SET PROBLEM -> Scan the lines and state how many carry "from". Leave out everything but the number.

SOURCE MATERIAL ->
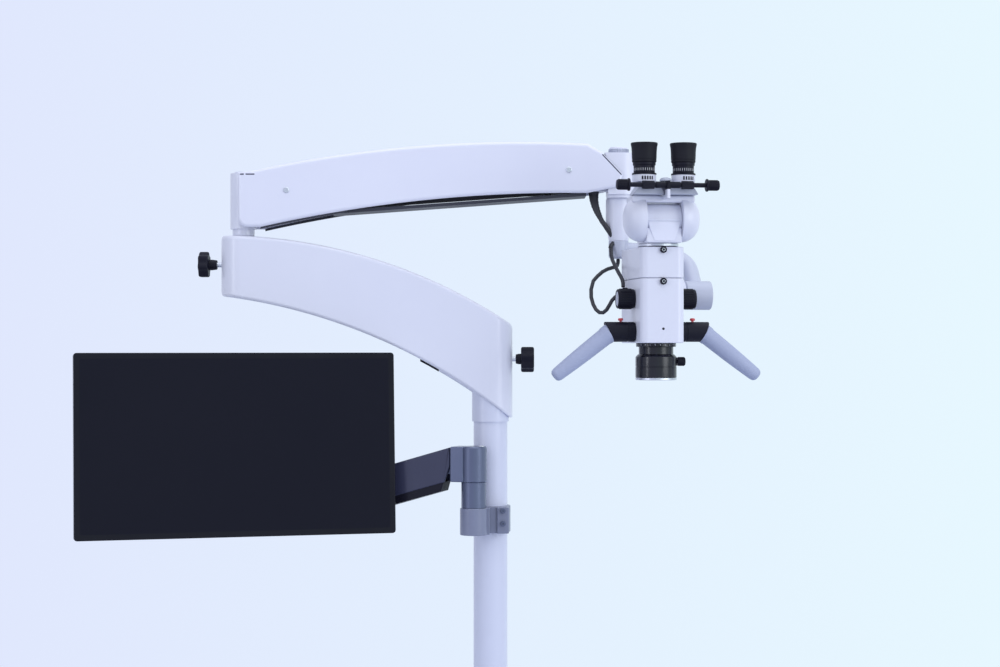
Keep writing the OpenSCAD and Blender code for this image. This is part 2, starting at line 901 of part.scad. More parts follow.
module elbow_brake_knob() {
    neck_end_x = elbow_knob_x - elbow_neck_l;
    color(black_colour)
        translate([-neck_end_x, 0, elbow_brake_z])
            rotate([0, -90, 0])
                star_knob(neck_end_x - lower_reach - elbow_pin_r - face_gap, elbow_knob_x - neck_end_x, elbow_knob_t);
}

module column_brake_knob() {
    neck_start_x = column_knob_x - column_neck_l;
    color(black_colour)
        translate([neck_start_x, 0, column_brake_z])
            rotate([0, 90, 0])
                star_knob(neck_start_x - column_r - face_gap, column_knob_x - neck_start_x, column_knob_t);
}

// Upper arm

module at_pivots(places, r) {
    for (p = places)
        translate(p)
            circle(r);
}

module elbow_ear() {
    difference() {
        union() {
            polygon([
                [elbow_x + post_r / 2, post_top_z - ear_top_r],
                [elbow_x + post_r / 2, post_z + ear_top_r],
                pivot_1 - [0, pivot_drop + ear_pin_r * ear_share],
                pivot_1 - [-ear_pin_r * ear_share, pivot_drop],
                pivot_1 + [ear_top_r * ear_share, 0],
                pivot_1 + [0, ear_top_r]
            ]);
            at_pivots([pivot_1], ear_top_r);
            at_pivots([pivot_1 - [0, pivot_drop]], ear_pin_r);
        }
        at_pivots([pivot_1, pivot_1 - [0, pivot_drop]], pin_r + running_gap);
    }
}

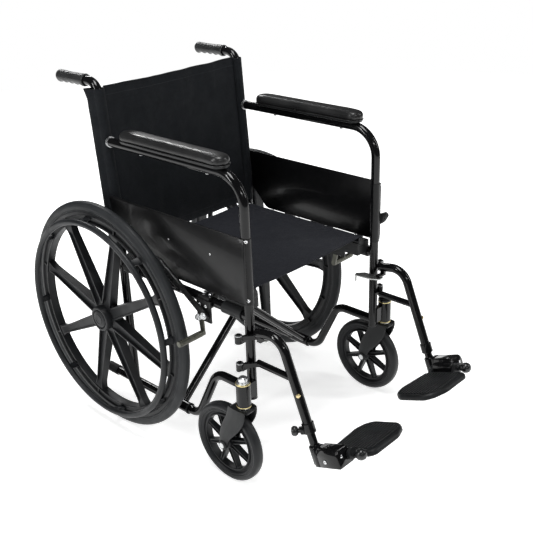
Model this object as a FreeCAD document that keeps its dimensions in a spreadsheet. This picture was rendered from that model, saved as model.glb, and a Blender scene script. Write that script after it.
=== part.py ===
"""Folding manual wheelchair: cross-brace frame, swing-away footrests, moulded spoked wheels.

Millimetres.  +Z is up and the chair faces -Y, so the occupant's right side is at -X.
The origin lies on the floor under the middle of the open chair.
"""
import FreeCAD, Part
import math
import os
import re
import Sketcher
from FreeCAD import Placement, Rotation, Vector

doc = FreeCAD.newDocument("manual_wheelchair")

# ---------------------------------------------------------------------------
# Driving dimensions
# ---------------------------------------------------------------------------
DIMENSIONS = {
    # frame tubes
    "side_x": 229.0,          # centre plane of each side frame
    "tube_r": 11.1,           # 7/8 inch frame tube
    "tube_wall": 1.6,
    "boss_r": 13.0,            # welded boss round the axle hole
    "post_y": -222.0,         # front post
    "post_bottom_z": 222.0,
    "cane_y": 224.0,          # upright part of the back cane
    "cane_lean_z": 560.0,     # the cane leans back above this height
    "cane_top_y": 248.0,
    "cane_bend": 220.0,
    "handle_z": 892.0,
    "handle_end_y": 396.0,
    "handle_bend": 36.0,
    "arm_z": 753.0,
    "arm_bend": 70.0,
    "upper_rail_z": 432.0,
    "lower_rail_z": 92.0,
    "lower_rail_end_y": 341.0,
    "front_rail_z": 241.0,
    "rail_bend_low_y": -30.0,
    "rail_bend_high_y": -104.0,
    "rail_bend": 45.0,
    "saddle_length": 60.0,
    "saddle_wall": 3.4,
    # cross-brace and seat
    "cross_y": 36.0,
    "seat_rail_x": 195.0,
    "seat_rail_z": 470.0,
    "seat_front_y": -205.0,
    "seat_back_y": 208.0,
    "arm_tube_r": 10.0,
    "twin_tube_r": 8.0,
    "twin_offset": 21.0,
    "hinge_sleeve_r": 14.0,
    "pin_play": 0.06,         # radial clearance of every running fit
    "gap": 0.3,               # clearance between pieces that move past each other
    "cross_bolt_r": 4.0,
    # rear wheels
    "axle_y": 236.0,
    "axle_z": 305.0,
    "wheel_x": 285.0,
    "wheel_r": 305.0,
    "tyre_half_w": 12.5,
    "tyre_seat_r": 281.0,
    "rim_inner_r": 252.0,
    "hub_r": 34.0,
    "hub_half_w": 22.0,
    "axle_bolt_r": 6.35,
    "handrim_x": 322.0,
    "handrim_r": 261.0,
    "handrim_tube_r": 8.0,
    # casters
    "barrel_x": 268.0,
    "barrel_y": -232.0,
    "barrel_low_z": 224.0,
    "barrel_high_z": 284.0,
    "barrel_r": 17.0,
    "stem_r": 8.0,
    "caster_trail": 55.0,
    "caster_r": 101.5,
    "caster_half_w": 14.0,
    "caster_seat_r": 86.0,
    "caster_rim_r": 71.0,
    "caster_hub_r": 16.0,
    "caster_axle_r": 4.0,
    "fork_gap": 18.0,         # inner half width of the fork
    "fork_wall": 5.0,
    # brakes
    "brake_y": -102.0,        # lever pivot
    "brake_z": 404.0,
    "shoe_y": -84.0,          # shoe pivot
    "shoe_z": 396.0,
    "shoe_drop": 43.0,
    "shoe_bar_r": 7.0,
    "shoe_bar_length": 78.0,
    "brake_pin_r": 4.0,
    "strap_thick": 4.0,
    "lever_length": 185.0,
    "brake_plate_x": 243.0,
    # swing-away footrest hangers
    "lug_x": 262.0,
    "lug_y": -219.0,
    "lug_high_z": 384.0,
    "lug_low_z": 314.0,
    "lug_pin_r": 5.0,
    "lug_eye_r": 9.0,
    "lug_eye_height": 12.0,
    "lug_thick": 6.0,
    "hanger_start_y": -244.0,
    "hanger_start_z": 398.0,
    "hanger_knee_y": -314.0,
    "hanger_knee_z": 412.0,
    "hanger_end_y": -396.0,
    "hanger_end_z": 205.0,
    "hanger_bend": 45.0,
    "hanger_bar_r": 8.0,
    "collar_wall": 3.0,
    "collar_length": 22.0,
    "latch_pin_r": 4.0,
    "slide_r": 9.42,          # telescopes inside the hanger tube
    "slide_wall": 1.5,
    "foot_axis_x": 212.0,     # footplate hinge pin
    "foot_axis_rise": -2.0,   # its height above the middle of the hinge block
    "foot_pin_r": 4.0,
    "foot_knob_r": 13.0,
    "block_length": 74.0,
    "block_height": 44.0,
    "block_outer_x": 252.0,
    "block_inner_x": 202.0,
    "plate_end_x": 50.0,
    "plate_root_x": 196.0,
    "plate_thick": 13.0,
    "right_foot_drop": 52.0,   # how far each slide is drawn out below the hanger's end
    "left_foot_drop": 36.0,
    # panels, pads and cloth
    "guard_low_z": 464.0,
    "guard_high_z": 620.0,
    "guard_sheet": 1.0,
    "pad_front_y": -178.0,
    "pad_back_y": 172.0,
    "pad_half_w": 25.0,
    "pad_height": 29.0,
    "grip_r": 15.5,
    "grip_length": 106.0,
    "cloth": 4.0,
    "back_low_z": 478.0,
    "back_high_z": 880.0,
}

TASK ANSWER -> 2